Oltre la consegna degli ostaggi israeliani da parte di Hamas, in Medio Oriente c'è una partita politica sull'asse Usa vs Cina
Trump vede nella ricostruzione di Gaza il tassello di un mosaico internazionale destinato a spostare il Medio Oriente in un'area geoeconomica americana rivale di Pechino
La partita degli ostaggi e il commovente ricongiungimento con le rispettive famiglie ci consente di cominciare un nuovo ragionamento sulla situazione politica nell’area mediorientale. Non prima però di aver ricordato che se i tempi della liberazione degli stessi si sono dilatati è perché facevano parte della stessa partita, giocata allo stesso modo da Hamas e da Netanyahu i quali hanno usati gli ostaggi ciascuno per i propri calcoli, tant’è che gli unici liberati precedentemente stavano dentro una cornice di accordi. Quelle persone sono state usate sia da Hamas sia da Netanyahu, come dimostrano i fischi al suo indirizzo. Aggiungo che la paura dell’attuale premier di sfilarsi dalle proprie responsabilità rispetto al 7 ottobre chiedendo un condono è la conferma che Bibi sa di avere indirettamente concorso alla stessa.
Detto tutto questo possiamo cercare di mettere a fuoco il ruolo che Trump sta disegnando nell’area mediorientale non si scolla dalla tensione tra Usa e Cina.
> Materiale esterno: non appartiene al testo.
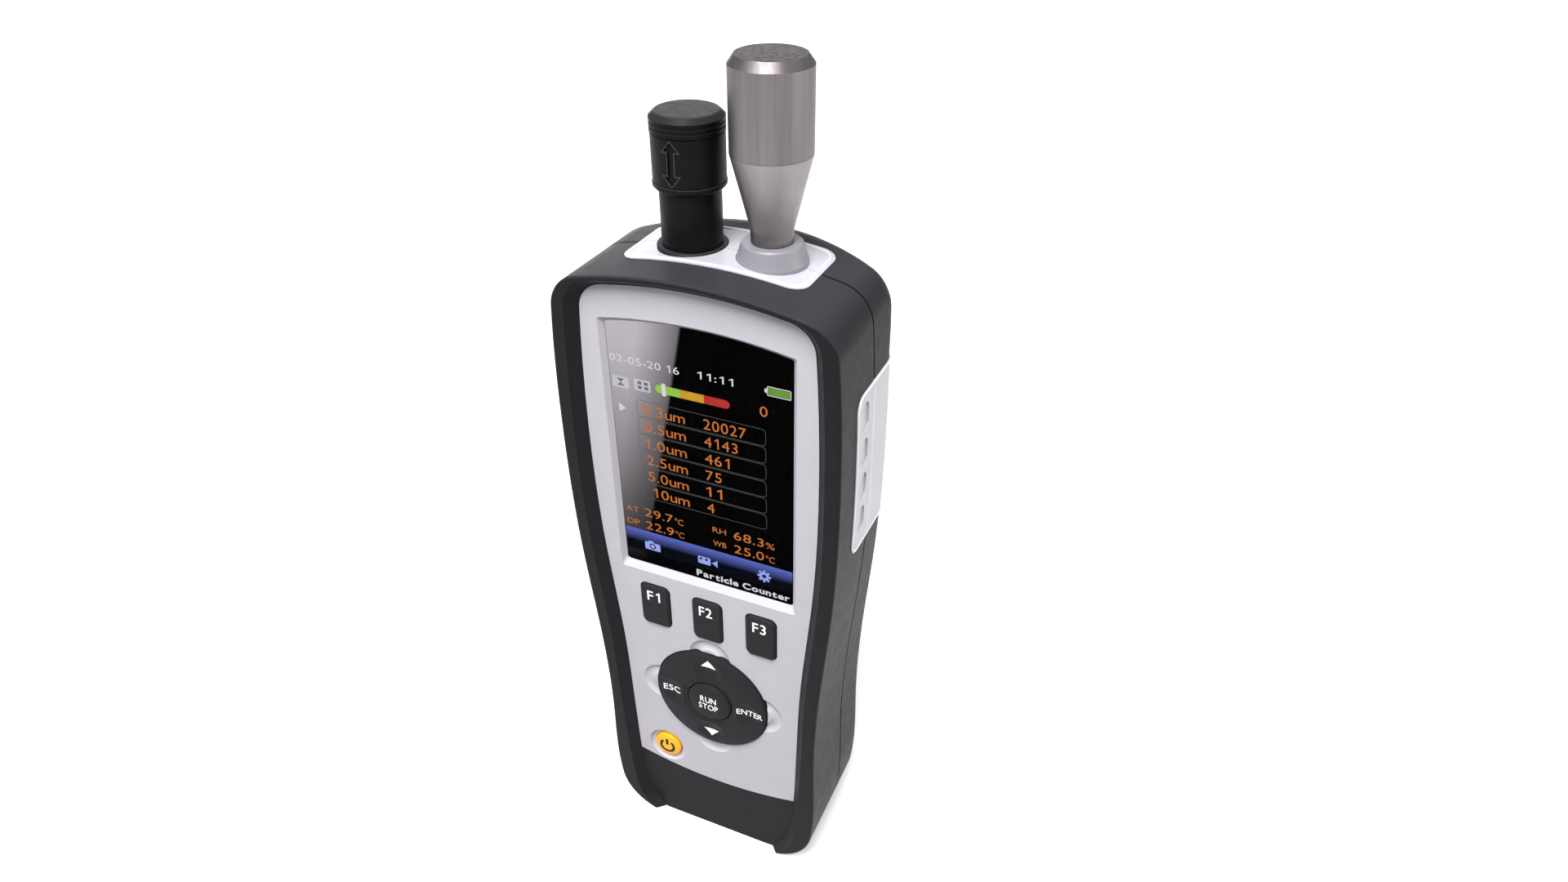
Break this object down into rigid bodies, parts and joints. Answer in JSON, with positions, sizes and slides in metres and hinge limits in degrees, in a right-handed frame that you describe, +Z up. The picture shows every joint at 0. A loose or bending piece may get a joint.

Il gioco della Casa Bianca è sulla tenuta politica dei paesi del golfo e di chi lì ha interessi geopolitici. In che senso la fine della guerra nella Striscia ha punti di contatto con la sfida dei dazi alla Cina e allo strappo di Trump con Xi?
Per comprenderlo bisogna guardare al tavolo di ricomposizione e al summit in Egitto. E pure ai commenti di chi a quel tavolo non c’era ma pesa ugualmente: Putin, il quale ha appunto plaudito alla fine delle ostilità. Un po’ come dire: ricordatevi che io sono un attore protagonista imprescindibile.
Trump e la sua squadra si sono riposizionati sulla mappa globale lasciando le proprie impronte digitali, dopo il protagonismo del cartello capitanato dalla Cina con Brics plus e Organizzazione di Shangai. Pertanto al di là del premio Nobel a cui si sta dando un peso politico che non ha, gli Stati Uniti hanno deciso di non abdicare dal proprio ruolo. Il tentativo di rilanciare da un parte la ricostruzione di Gaza — attraverso l'uscita di scena dei jihadisti di Hamas — e contestualmente i Patti di Abramo del 2020 coinvolgendo non solo i primi firmatari cioé i Paesi arabi già in pace con Israele — Giordania, Egitto, Marocco, Emirati Arabi Uniti e Bahrein — ma anche di Arabia Saudita, Qatar, Indonesia, Pakistan, oltre alla Turchia di Recep Tayyip Erdogan.
Lo ha scritto bene l’altro giorno Molinari su Repubblica: “Questo significa avvicinare l'obiettivo di un corridoio geoeconomico fra Indonesia, India, Penisola Arabica, Israele, Europa e Nordamerica destinato a diventare il più formidabile avversario della Nuova via della seta di Xi Jinping. Non c'è dubbio che la tregua a Gaza è ancora a rischio — a cominciare dai disaccordi sul disarmo di Hamas e l'uscita dei suoi capi dalla Striscia — ma Trump vede nella ricostruzione il tassello di un mosaico internazionale destinato a spostare il Medio Oriente in un'area geoeconomica americana rivale di Pechino. Non a caso l'unico Paese musulmano che ancora è al fianco di Hamas è l'Iran degli ayatollah, legato a doppio filo a Pechino dall'esportazione di greggio”.
Ultima questione che dovrebbe interessare l’Europa o meglio gli Stati europei che ancora pesano: attenzione al protagonismo sempre più crescente della Turchia, playmaker in campo politico, in campo militare, in campo energetico. Qualcuno sta capendo che dietro tanta intraprendenza c’è un disegno di protagonismo che prima o poi scoppierà?